> SET EXERCISE
Transcribe, exactly as they appear, the line that contains "fillet(bracket_screw.edges().sort_by(Axis.Z)[-1], 2.2)", the line that contains "obj.parent = empty", and every line in between, and nothing else.

(Collection entries)
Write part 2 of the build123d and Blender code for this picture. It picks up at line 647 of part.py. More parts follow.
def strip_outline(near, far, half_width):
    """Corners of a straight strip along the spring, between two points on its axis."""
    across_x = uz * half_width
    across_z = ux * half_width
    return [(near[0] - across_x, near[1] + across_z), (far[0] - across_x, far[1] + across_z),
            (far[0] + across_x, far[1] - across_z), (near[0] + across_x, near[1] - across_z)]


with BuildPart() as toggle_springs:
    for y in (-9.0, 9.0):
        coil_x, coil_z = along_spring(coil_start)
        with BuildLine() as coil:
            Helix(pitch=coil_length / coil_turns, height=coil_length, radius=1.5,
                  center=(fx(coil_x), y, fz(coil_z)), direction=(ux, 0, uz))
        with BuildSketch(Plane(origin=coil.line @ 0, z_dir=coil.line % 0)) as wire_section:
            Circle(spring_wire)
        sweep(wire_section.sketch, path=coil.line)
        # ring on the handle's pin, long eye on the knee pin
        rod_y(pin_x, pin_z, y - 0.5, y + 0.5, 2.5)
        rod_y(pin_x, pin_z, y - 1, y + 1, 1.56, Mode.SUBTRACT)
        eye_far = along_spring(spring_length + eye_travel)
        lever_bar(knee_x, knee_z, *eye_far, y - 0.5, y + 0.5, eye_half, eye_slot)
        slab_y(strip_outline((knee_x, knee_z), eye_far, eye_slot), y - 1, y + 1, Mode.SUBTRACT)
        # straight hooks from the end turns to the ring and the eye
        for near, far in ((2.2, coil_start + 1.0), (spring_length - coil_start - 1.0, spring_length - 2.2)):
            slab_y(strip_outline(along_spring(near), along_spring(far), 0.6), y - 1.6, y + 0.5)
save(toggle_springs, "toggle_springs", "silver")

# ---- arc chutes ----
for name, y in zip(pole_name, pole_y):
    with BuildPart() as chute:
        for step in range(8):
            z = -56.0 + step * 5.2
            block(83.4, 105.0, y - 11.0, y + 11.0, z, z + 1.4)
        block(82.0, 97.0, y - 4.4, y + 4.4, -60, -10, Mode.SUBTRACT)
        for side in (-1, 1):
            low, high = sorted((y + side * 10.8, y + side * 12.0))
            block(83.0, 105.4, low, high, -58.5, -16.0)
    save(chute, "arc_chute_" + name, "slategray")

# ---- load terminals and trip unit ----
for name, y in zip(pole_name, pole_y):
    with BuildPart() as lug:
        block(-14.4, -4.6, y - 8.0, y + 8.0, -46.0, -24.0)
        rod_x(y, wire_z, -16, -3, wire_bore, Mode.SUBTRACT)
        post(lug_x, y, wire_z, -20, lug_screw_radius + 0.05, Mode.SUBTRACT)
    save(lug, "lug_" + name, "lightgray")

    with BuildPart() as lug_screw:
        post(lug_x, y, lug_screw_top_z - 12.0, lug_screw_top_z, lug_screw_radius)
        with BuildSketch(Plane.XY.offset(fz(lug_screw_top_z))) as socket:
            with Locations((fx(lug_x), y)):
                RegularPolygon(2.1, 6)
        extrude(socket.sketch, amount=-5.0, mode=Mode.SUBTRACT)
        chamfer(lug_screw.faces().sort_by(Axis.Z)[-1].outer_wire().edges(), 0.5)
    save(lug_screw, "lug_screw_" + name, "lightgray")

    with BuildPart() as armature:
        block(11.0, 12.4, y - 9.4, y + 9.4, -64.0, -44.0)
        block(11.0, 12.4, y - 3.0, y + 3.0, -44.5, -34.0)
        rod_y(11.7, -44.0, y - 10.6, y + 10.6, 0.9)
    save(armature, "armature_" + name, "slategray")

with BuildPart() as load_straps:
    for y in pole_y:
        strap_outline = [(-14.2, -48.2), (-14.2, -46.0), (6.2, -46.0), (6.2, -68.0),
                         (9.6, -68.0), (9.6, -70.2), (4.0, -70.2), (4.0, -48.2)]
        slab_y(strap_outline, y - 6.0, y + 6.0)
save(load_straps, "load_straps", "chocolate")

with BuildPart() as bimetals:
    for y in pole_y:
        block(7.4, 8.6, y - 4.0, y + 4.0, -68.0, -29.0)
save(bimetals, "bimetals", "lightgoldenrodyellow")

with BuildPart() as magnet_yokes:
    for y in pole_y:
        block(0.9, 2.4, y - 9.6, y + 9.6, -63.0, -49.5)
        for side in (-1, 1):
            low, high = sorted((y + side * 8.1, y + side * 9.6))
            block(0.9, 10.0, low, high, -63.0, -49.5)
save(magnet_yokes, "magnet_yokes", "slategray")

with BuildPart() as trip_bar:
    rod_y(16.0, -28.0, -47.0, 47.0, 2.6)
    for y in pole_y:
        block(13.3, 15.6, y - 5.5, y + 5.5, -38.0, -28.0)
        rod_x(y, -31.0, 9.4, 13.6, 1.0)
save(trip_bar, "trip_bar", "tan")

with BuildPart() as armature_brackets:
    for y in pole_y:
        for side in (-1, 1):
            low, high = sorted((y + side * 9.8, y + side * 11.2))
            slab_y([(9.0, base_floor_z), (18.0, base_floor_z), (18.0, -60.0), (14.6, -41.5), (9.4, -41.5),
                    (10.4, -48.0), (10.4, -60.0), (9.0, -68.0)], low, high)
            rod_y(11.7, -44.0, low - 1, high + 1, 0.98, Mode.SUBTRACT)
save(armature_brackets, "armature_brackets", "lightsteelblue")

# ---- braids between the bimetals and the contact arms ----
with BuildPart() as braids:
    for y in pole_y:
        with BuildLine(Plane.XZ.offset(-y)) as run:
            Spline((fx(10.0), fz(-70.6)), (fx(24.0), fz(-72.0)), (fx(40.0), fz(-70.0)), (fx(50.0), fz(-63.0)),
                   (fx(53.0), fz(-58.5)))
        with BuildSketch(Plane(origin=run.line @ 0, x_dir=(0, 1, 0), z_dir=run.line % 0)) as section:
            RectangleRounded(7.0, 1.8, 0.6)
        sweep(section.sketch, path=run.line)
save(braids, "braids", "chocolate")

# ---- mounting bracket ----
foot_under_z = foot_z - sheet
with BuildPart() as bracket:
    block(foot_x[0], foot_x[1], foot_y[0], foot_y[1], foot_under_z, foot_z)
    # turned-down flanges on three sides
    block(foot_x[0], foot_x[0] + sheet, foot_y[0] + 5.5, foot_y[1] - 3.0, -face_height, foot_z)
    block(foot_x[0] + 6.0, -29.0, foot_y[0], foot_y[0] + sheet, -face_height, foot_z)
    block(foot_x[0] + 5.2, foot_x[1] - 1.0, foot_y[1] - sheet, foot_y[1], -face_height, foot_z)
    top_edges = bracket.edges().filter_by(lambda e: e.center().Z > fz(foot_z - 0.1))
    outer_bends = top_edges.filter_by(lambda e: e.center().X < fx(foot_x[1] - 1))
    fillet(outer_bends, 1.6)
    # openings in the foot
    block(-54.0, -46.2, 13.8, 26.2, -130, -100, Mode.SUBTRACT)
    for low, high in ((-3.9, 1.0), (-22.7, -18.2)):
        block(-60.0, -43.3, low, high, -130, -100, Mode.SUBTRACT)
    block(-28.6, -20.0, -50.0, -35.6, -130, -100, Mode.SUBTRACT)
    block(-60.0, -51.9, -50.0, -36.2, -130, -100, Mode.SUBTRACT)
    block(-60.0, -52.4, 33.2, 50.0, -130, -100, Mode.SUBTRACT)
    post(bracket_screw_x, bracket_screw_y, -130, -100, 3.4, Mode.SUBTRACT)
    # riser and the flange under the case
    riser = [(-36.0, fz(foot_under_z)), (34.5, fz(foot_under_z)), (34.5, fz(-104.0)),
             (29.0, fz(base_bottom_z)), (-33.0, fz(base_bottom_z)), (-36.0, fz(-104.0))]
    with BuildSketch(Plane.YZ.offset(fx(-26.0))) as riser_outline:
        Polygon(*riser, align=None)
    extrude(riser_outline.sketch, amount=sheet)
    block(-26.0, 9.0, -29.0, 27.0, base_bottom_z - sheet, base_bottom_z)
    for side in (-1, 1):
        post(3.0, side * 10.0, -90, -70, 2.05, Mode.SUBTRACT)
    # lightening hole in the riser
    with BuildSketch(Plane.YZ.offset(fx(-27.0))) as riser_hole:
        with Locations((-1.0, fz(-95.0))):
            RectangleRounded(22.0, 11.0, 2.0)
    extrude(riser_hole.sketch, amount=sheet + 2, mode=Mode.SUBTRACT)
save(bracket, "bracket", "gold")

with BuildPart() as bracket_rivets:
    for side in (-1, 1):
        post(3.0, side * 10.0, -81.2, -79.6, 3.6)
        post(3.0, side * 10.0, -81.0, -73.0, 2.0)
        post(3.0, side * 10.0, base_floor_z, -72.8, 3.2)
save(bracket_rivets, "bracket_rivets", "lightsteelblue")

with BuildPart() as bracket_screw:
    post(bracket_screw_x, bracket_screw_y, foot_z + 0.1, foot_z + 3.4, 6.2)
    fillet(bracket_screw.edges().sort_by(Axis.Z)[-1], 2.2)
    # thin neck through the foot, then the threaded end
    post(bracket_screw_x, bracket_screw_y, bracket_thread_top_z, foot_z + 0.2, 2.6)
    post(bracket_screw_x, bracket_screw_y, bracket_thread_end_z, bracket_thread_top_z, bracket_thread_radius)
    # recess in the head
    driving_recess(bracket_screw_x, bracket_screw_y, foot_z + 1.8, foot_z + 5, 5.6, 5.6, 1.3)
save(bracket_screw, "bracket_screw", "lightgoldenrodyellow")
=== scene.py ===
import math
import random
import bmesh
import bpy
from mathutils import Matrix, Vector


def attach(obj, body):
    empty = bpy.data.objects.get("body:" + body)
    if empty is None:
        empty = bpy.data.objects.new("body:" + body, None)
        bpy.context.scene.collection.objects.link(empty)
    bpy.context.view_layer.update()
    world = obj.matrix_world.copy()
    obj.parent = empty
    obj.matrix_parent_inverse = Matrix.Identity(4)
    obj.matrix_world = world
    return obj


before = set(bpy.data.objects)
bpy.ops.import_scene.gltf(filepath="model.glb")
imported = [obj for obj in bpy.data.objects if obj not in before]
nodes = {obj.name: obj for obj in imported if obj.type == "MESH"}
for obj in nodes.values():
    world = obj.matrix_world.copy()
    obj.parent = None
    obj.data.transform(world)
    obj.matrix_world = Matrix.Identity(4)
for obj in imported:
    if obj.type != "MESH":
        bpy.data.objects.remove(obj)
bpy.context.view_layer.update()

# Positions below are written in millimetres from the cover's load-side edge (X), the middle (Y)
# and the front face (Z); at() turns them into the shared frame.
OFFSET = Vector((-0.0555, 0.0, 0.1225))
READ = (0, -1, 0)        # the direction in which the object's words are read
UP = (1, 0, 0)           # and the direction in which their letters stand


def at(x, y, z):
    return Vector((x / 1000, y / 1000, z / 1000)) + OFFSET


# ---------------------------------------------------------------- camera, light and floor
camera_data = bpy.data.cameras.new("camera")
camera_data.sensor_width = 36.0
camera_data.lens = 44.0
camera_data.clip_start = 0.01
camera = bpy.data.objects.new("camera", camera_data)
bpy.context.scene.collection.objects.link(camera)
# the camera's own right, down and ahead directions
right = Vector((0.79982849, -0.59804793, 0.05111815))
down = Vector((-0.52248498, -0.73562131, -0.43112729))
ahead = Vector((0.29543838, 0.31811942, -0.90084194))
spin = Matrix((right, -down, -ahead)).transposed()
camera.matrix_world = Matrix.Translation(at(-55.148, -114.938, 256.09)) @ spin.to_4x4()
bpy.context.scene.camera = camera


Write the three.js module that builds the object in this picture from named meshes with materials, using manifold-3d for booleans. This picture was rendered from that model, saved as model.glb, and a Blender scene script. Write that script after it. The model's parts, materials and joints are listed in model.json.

> RESULT FOR THIS EXERCISE
    fillet(bracket_screw.edges().sort_by(Axis.Z)[-1], 2.2)
    # thin neck through the foot, then the threaded end
    post(bracket_screw_x, bracket_screw_y, bracket_thread_top_z, foot_z + 0.2, 2.6)
    post(bracket_screw_x, bracket_screw_y, bracket_thread_end_z, bracket_thread_top_z, bracket_thread_radius)
    # recess in the head
    driving_recess(bracket_screw_x, bracket_screw_y, foot_z + 1.8, foot_z + 5, 5.6, 5.6, 1.3)
save(bracket_screw, "bracket_screw", "lightgoldenrodyellow")
=== scene.py ===
import math
import random
import bmesh
import bpy
from mathutils import Matrix, Vector


def attach(obj, body):
    empty = bpy.data.objects.get("body:" + body)
    if empty is None:
        empty = bpy.data.objects.new("body:" + body, None)
        bpy.context.scene.collection.objects.link(empty)
    bpy.context.view_layer.update()
    world = obj.matrix_world.copy()
    obj.parent = empty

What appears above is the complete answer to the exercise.